Planning was missing the first step

Every plan based reasoning system uses the same pipeline: question, plan, execution. This works better than nothing. It also skips the step every human does before they make a plan.

Before you decide how to solve a problem, you first decide what problem you are solving. You classify the problem type. You note common pitfalls. You list which tools apply. No LLM reasoning system had an explicit stage for this until this week.

The Preplan-Plan-CoT framework inserts this single extra stage. It adds no extra inference tokens. It does not increase runtime. Across four base models and five mathematical reasoning benchmarks it won 39 out of 40 measured metrics. It improves maj@16 by 2.23% and pass@16 by 3.06% over the strongest existing baseline.

This is the most embarrassing kind of breakthrough. It is the thing that is so obvious once someone points it out that you will spend the next week wondering why you did not think of it three years ago.

LLMs do not track state incrementally

This paper is the most important negative result published in this field in the last two years.

Everyone assumed that when an LLM reads text, it incrementally updates its internal model of the world as it goes. This is not what happens.

LLMs do not update state as they read. They store nothing. They hold nothing. They wait until the very last token of the input, and only then attempt to reconstruct all required state in one single parallel pass.
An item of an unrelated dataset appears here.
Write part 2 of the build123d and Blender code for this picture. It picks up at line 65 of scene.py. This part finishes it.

This explains almost every dumb, consistent failure you have ever seen an LLM make. This is why they forget you moved the ball. This is why they get ownership wrong. This is why they fail simple counting tasks. This is why adding an extra irrelevant sentence will flip their answer on questions they otherwise got right.

Worse, the REMOVE operation is implemented as a fragile global suppression tag. If the model marks something as removed, it will leak that suppression across unrelated identical entities anywhere else in the context. This failure mode was predicted directly from mechanistic analysis, then confirmed behaviourally.
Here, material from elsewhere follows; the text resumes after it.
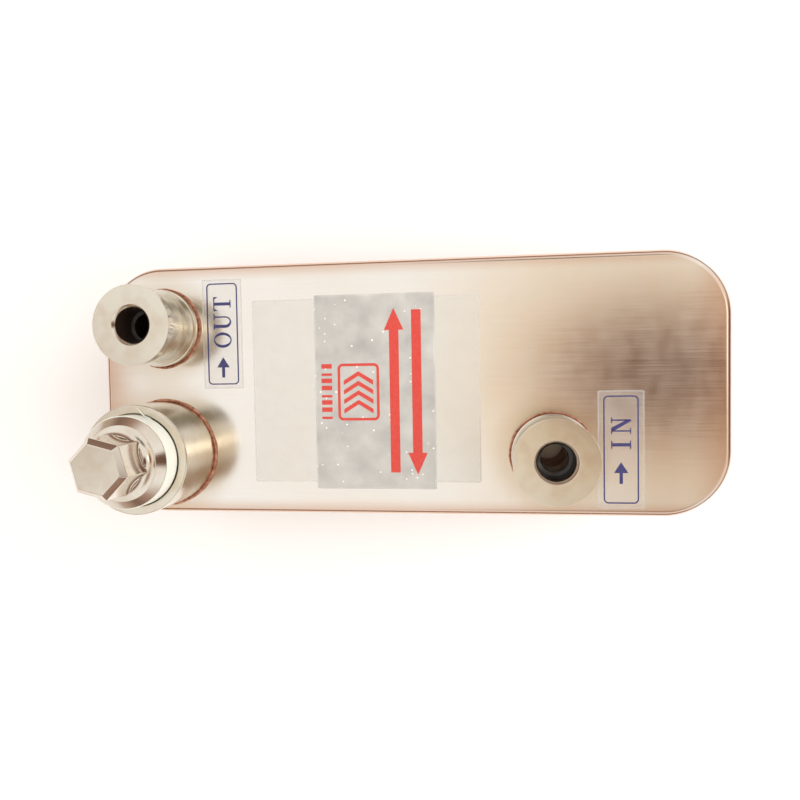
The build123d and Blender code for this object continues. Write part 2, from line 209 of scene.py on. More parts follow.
def spread(tree, factor, low, high):
    """Map 0..1 to low..high."""
    node = add(tree, "ShaderNodeMapRange", {"To Min": low, "To Max": high}, {"Value": factor})
    return node.outputs["Result"]


def noise(tree, point, size, detail=3.0, stretch=(1, 1, 1)):
    """Noise with features of a real size in metres, longer along an axis whose stretch is larger."""
    scale = [1 / (size * s) for s in stretch]
    scaled = add(tree, "ShaderNodeVectorMath", {1: scale}, {0: point}, operation="MULTIPLY")
    node = add(tree, "ShaderNodeTexNoise", {"Scale": 1.0, "Detail": detail}, {"Vector": scaled.outputs[0]})
    return node.outputs["Fac"]


def mix(tree, factor, first, second, blend="MIX"):
    """Mix two colours; each is a colour or a socket."""
    node = add(tree, "ShaderNodeMix", data_type="RGBA", blend_type=blend)
    for index, value in ((0, factor), (6, first), (7, second)):
        if isinstance(value, (float, int, tuple)):
            node.inputs[index].default_value = value
        else:
            tree.links.new(value, node.inputs[index])
    return node.outputs[2]


def bump(tree, shader, height, depth, strength=1.0):
    """Feed a height into the shader's normal; depth is in metres."""
    node = add(tree, "ShaderNodeBump", {"Strength": strength, "Distance": depth}, {"Height": height})
    tree.links.new(node.outputs["Normal"], shader.inputs["Normal"])


# %% [markdown]
# ## Rolled stainless sheet
# The covers are 304 or 316 sheet with a rolled, lightly brushed finish along the length. Brazing in a vacuum
# furnace leaves it clean but warm in tone. Near the ends and long sides it is painted pinker and browner:
# partly the tint where copper has wetted the surface, partly a painted reflection of warm surroundings. The
# grain is fine noise, very long along X. It drives roughness and a shallow bump, and larger noise tints the
# metal.
# Real grain is about 0.05 mm wide; it is drawn at 0.35 mm here so that it shows at this distance.

# %% Rolled stainless sheet
GRAIN_WIDTH = 0.35 * MM
END_REACH = 22 * MM  # how far the pinker tone reaches in from the ends
SIDE_REACH = 9 * MM  # and from the long sides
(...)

We have spent three years building agent systems on top of a capability that does not actually exist.

Belief management is the real agent bottleneck

Long horizon agents do not fail because they cannot plan. They do not fail because they cannot write code. They fail because they cannot manage their own beliefs.

They update on irrelevant noise. They fail to update on hard evidence. They forget what they concluded three turns ago. No one had ever properly measured this until now.

The new BeliefTrack benchmark shows vanilla LLMs fail belief management operations 68% of the time. Explicit belief tracking prompts reduce this failure rate by 12%. Training with GRPO on belief state rewards reduces it by 70.9%.

Building on this, Meta-Cognitive Memory Policy Optimization abandons the standard approach of training memory policies only on final task success. Instead it penalizes memory summaries that leave the model with high epistemic uncertainty about the current task state. Agents trained this way retain 97.1% of their performance even when scaled out to 1.75 million token contexts.

No one was measuring this. Everyone was just scoring whether the agent completed the task at the end. No one checked if it actually understood what was happening along the way.

What this changes

None of these works are incremental. None of them are chasing the next parameter milestone. All of them are pulling the field out of a local maximum that we have been stuck in since chain of thought was published.

We were not hitting the limits of what existing models can do. We were just using them wrong.

Half of these techniques can be deployed next week on existing production systems with no model retraining. The other half require only lightweight fine tuning that almost every team can run.

There will not be one big announcement. There will not be a new flagship model. But 12 months from now, every LLM reasoning system, every agent framework, every production endpoint will be running variants of the ideas published last Tuesday.